準決勝の一関学院戦では、当時、高校野球史上最速の「夢の160キロ」を実現した大谷だったが、この日は、低めの制球に苦しみ、2回に8番打者に先制タイムリーを許す。
盛岡大付の各打者は「大谷を打ち込まないと甲子園はない」を合言葉に、バッティングマシンを150キロに設定。10メートルの至近距離から速球対策の特訓を積んでいた。主砲・二橋のバットが火を噴いたのは、1対0の3回だった。
1死一、二塁のチャンスで、打席に立った二橋は、大谷の148キロ直球が外角やや高めに入るところを見逃さずにとらえ、左翼ポール際に運んだ。ポール付近にいた観客は「ファウル」のゼスチャーを見せたが、三塁塁審の判定は「ホームラン」だった。
花巻東側は3度にわたって抗議するも、判定は覆らず、スリーランホームランとなった。花巻東は5回に1点を返し、9回にも大谷のタイムリーなどで2点を挙げたが、反撃もここまで。結果的に二橋の一発が勝敗を分けた。
しかし、甲子園に乗り込んだ盛岡大付は、初戦で逆転負けを喫してしまう。さらに、閉会式では、高野連の奥島孝康会長が「とりわけ残念だったのは、花巻東の大谷投手をこの甲子園で見られなかったこと」と発言するなど、地元ファンに“疑惑のスリーラン”と非難されたことと併せて、悔しい思いを味わった。二橋はその後、東日本国際大の4番を経て、現在も三菱重工Eastでプレーを続けている。
「初球を狙っていけ」
続いて紹介する選手は、04年に優勝候補だった東北高のダルビッシュ有から決勝打を放った千葉経大付の背番号14・河野祥康だ。
ベスト8進出をかけた3回戦、雨が降りしきるなか、ダルビッシュは8回まで5安打無失点に抑え、1対0とリードした9回表も2死三塁と、勝利まであと一人となった。
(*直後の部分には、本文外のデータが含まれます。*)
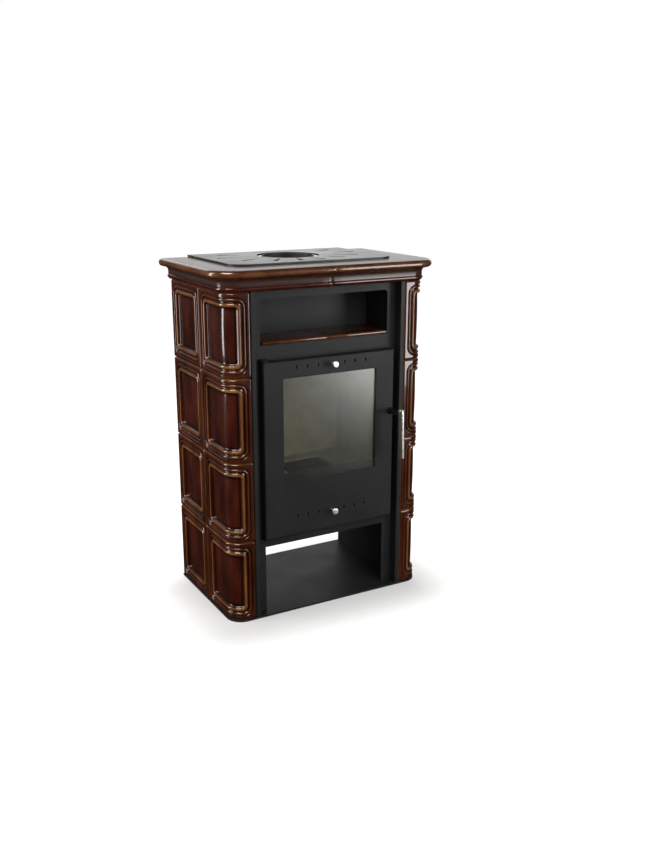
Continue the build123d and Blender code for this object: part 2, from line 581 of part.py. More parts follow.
# Air slides behind the door's two rows of holes, with their guides and knobs
slide_half_height, slide_half_length, slide_gap, slide_thickness = 13.0, 125.0, 0.4, 2.0
slide_front = tape_front + slide_gap
slide_back = slide_front + slide_thickness
guide_width, guide_x, guide_lip, guide_sheet = 10.0, 57.2, 2.5, 1.5
with BuildPart() as slide_guides:
    for holes_z in (upper_holes_z, lower_holes_z):
        guide_top = holes_z + slide_half_height + slide_gap
        guide_foot = holes_z - slide_half_height - slide_gap
        guide_range = (-guide_x - guide_width / 2, -guide_x + guide_width / 2)
        block(guide_range, (tape_front, slide_back + slide_gap + guide_sheet),
              (guide_foot - guide_lip, guide_top + guide_lip))
        block(guide_range, (tape_front, slide_back + slide_gap), (guide_foot, guide_top), mode=Mode.SUBTRACT)
    mirror(about=Plane.YZ)
save(slide_guides.part, "slide_guides")

knob_back, knob_head, knob_edge, knob_back_edge = -204.0, 6.5, 2.0, 1.0
for level, holes_z in (("upper", upper_holes_z), ("lower", lower_holes_z)):
    with BuildPart() as air_slide:
        block((knob_rest - slide_half_length, knob_rest + slide_half_length), (slide_front, slide_back),
              (holes_z - slide_half_height, holes_z + slide_half_height))
        with BuildSketch(Plane.XZ.offset(-slide_front)):
            with Locations(*[(hole_x + knob_rest - knob_open, holes_z) for hole_x in hole_places]):
                Circle(hole_radius)
        extrude(amount=-slide_thickness, mode=Mode.SUBTRACT)
    save(air_slide.part, f"{level}_air_slide")

    with BuildPart() as air_knob:
        with BuildSketch(Plane.XZ.offset(-slide_front)):
            with Locations((knob_rest, holes_z)):
                Circle(knob_stem_radius)
        extrude(amount=slide_front - knob_back + 2)
        with BuildSketch(Plane.XZ.offset(-knob_back)):
            with Locations((knob_rest, holes_z)):
                Circle(knob_head_radius)
        extrude(amount=knob_head)
        fillet(air_knob.faces().sort_by(Axis.Y)[0].edges(), radius=knob_edge)
        rims = air_knob.edges().filter_by(GeomType.CIRCLE)
        fillet(rims.filter_by(lambda edge: edge.radius > knob_head_radius - 0.5), radius=knob_back_edge)
    save(air_knob.part, f"{level}_air_knob")

# Handle: a turned stem through the door, a leaning round bar on its outer end and the latch tongue within
shaft_end, flange_gap, stem_flange, stem_neck, stem_tip = -165.0, 0.3, 10.0, 6.5, 8.0
stem_profile = [(0, shaft_end), (shaft_radius, shaft_end), (shaft_radius, door_front - flange_gap),
                (stem_flange, door_front - flange_gap), (stem_flange, door_front - flange_gap - 4),
                (stem_neck, door_front - 7), (stem_neck, door_front - 20), (stem_tip, bar_y + bar_radius),
                (shaft_radius, bar_y + bar_radius), (shaft_radius, bar_y), (0, bar_y)]
with BuildPart() as handle_stem:
    with BuildSketch(Plane.XY.offset(handle_z)):
        with BuildLine():
            Polyline(*[(handle_x + radius, depth) for radius, depth in stem_profile], close=True)
        make_face()
    revolve(axis=Axis((handle_x, 0, handle_z), (0, 1, 0)))
save(handle_stem.part, "handle_stem")

lean, bar_chamfer = radians(bar_lean), 0.8
with BuildPart() as handle_bar:
    bar_foot = (handle_x + bar_below * sin(lean), bar_y, handle_z - bar_below * cos(lean))
    with BuildSketch(Plane(origin=bar_foot, z_dir=(-sin(lean), 0, cos(lean)))):
        Circle(bar_radius)
    extrude(amount=bar_above + bar_below)
    chamfer(handle_bar.edges(), length=bar_chamfer)
    with BuildSketch(Plane.XZ.offset(-bar_y)):
        with Locations((handle_x, handle_z)):
            Circle(shaft_radius)
    extrude(amount=-bar_radius, mode=Mode.SUBTRACT)
save(handle_bar.part, "handle_bar")

tongue_front, tongue_thickness, tongue_hub = -172.0, 4.0, 7.0
tongue_half_width, tongue_reach = 4.0, 28.0
with BuildPart() as latch_tongue:
    with BuildSketch(Plane.XZ.offset(-tongue_front)):
        with Locations((handle_x, handle_z)):
            Circle(tongue_hub)
        with Locations((handle_x, handle_z + tongue_reach / 2)):
            Rectangle(2 * tongue_half_width, tongue_reach)
        with Locations((handle_x, handle_z)):
            Circle(shaft_radius, mode=Mode.SUBTRACT)
    extrude(amount=-tongue_thickness)
save(latch_tongue.part, "latch_tongue")
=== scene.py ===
import bpy
import numpy as np
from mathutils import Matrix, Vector


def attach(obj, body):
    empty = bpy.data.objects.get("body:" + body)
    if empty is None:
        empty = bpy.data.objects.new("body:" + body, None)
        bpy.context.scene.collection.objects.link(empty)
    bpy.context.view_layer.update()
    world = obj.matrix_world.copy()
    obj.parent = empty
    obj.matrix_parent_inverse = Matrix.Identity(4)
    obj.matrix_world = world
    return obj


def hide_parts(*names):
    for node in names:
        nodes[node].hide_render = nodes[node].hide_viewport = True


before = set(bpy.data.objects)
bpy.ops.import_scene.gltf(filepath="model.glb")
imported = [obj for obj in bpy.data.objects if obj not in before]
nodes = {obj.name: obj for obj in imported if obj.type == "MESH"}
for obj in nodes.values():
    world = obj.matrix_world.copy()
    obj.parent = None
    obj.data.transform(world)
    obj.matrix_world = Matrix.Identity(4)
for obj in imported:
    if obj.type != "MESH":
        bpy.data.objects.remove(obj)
bpy.context.view_layer.update()
mm = 0.001
white = (1.0, 1.0, 1.0, 1.0)
print("frame loaded:", len(nodes), "nodes")


def colour(hexCode):
    # sRGB hex to the linear values that shaders take
    channels = np.array([int(hexCode[i:i + 2], 16) for i in (1, 3, 5)]) / 255
    linear = np.where(channels <= 0.04045, channels / 12.92, ((channels + 0.055) / 1.055) ** 2.4)
    return (*linear.tolist(), 1.0)


def addNode(tree, kind, settings=None, links=None):
    # settings holds the node's own properties and its unlinked inputs, links the inputs fed by other outputs
    made = tree.nodes.new(kind)
    for name, value in (settings or {}).items():
        if isinstance(name, str) and hasattr(made, name):
            setattr(made, name, value)
        else:
            made.inputs[name].default_value = value
    for name, source in (links or {}).items():
        tree.links.new(source, made.inputs[name])
    return made


def newMaterial(name):
    # An empty material with its output and the object's own coordinates
    material = bpy.data.materials.new(name)
    material.use_nodes = True
    tree = material.node_tree
    tree.nodes.clear()
    output = tree.nodes.new("ShaderNodeOutputMaterial")
    return material, tree, output, addNode(tree, "ShaderNodeTexCoord").outputs["Object"]


def addObject(name, data):
    made = bpy.data.objects.new(name, data)
    bpy.context.scene.collection.objects.link(made)
    return made


def aimAt(thing, eye, target):
    # Cameras and lamps look along their own -Z
    thing.location = eye
    thing.rotation_euler = (Vector(target) - Vector(eye)).to_track_quat("-Z", "Y").to_euler()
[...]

だが、次打者を三ゴロに打ち取り、ゲームセットと思われた直後、三塁手がまさかの一塁悪送球。1対1の同点となり、延長戦にもつれ込んだ。
土壇場で息を吹き返した千葉経大付は、10回も2死二塁のチャンス。この場面で、9回から一塁守備に就いた河野に打順が回ってきた。本人は代打を出されると思っていたが、「控えの選手が順番をずっと待って耐えてきた」とその心中を理解していた松本吉啓監督は「初球を狙っていけ」とそのまま打席に送り出した。
監督の指示どおり、ダルビッシュの初球、外角直球に無心でバットを出すと、ピッチャー返しの打球が二遊間を抜け、二塁走者が決勝のホームを踏んだ。河野にとって、これが公式戦初安打だった。
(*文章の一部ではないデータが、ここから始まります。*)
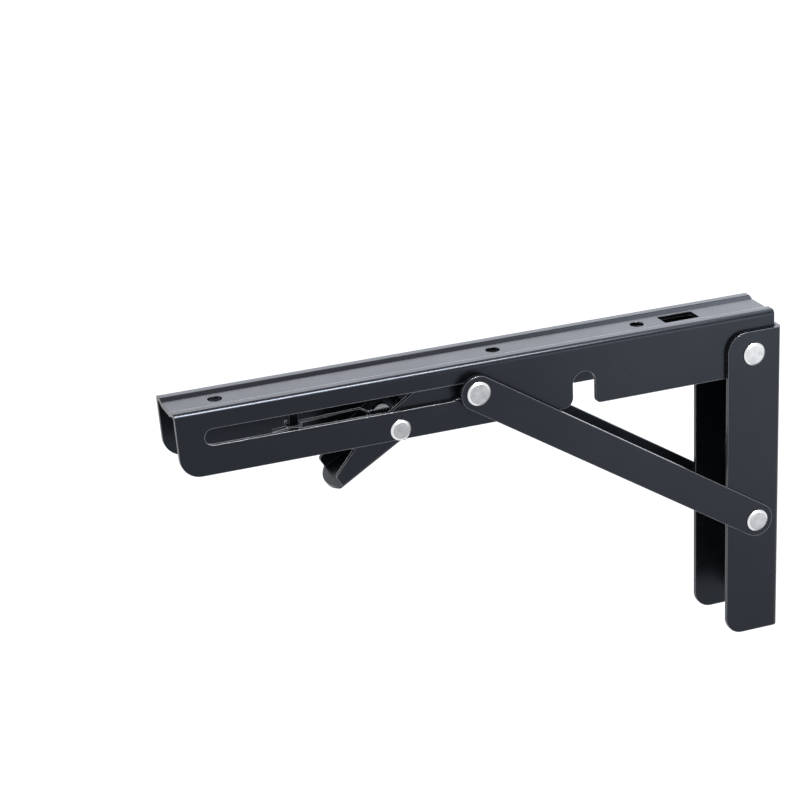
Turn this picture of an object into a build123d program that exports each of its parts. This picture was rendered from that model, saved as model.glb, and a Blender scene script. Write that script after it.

その裏、エース・松本啓二朗(元DeNA)が最後の打者・ダルビッシュを見逃し三振に打ち取り、劇的な勝利を飾った。「技術より気持ちで打った。みんなの期待が伝わってきて、それで打てた」という守備要員の執念が、「雲の上の存在」だった大会ナンバーワン投手をマウンドに沈めた。
高校最後の夏に「最高の思い出」を味わった河野は卒業後、父と同じ警察官の道を歩み、警視庁の野球チームでも4年間プレーしている。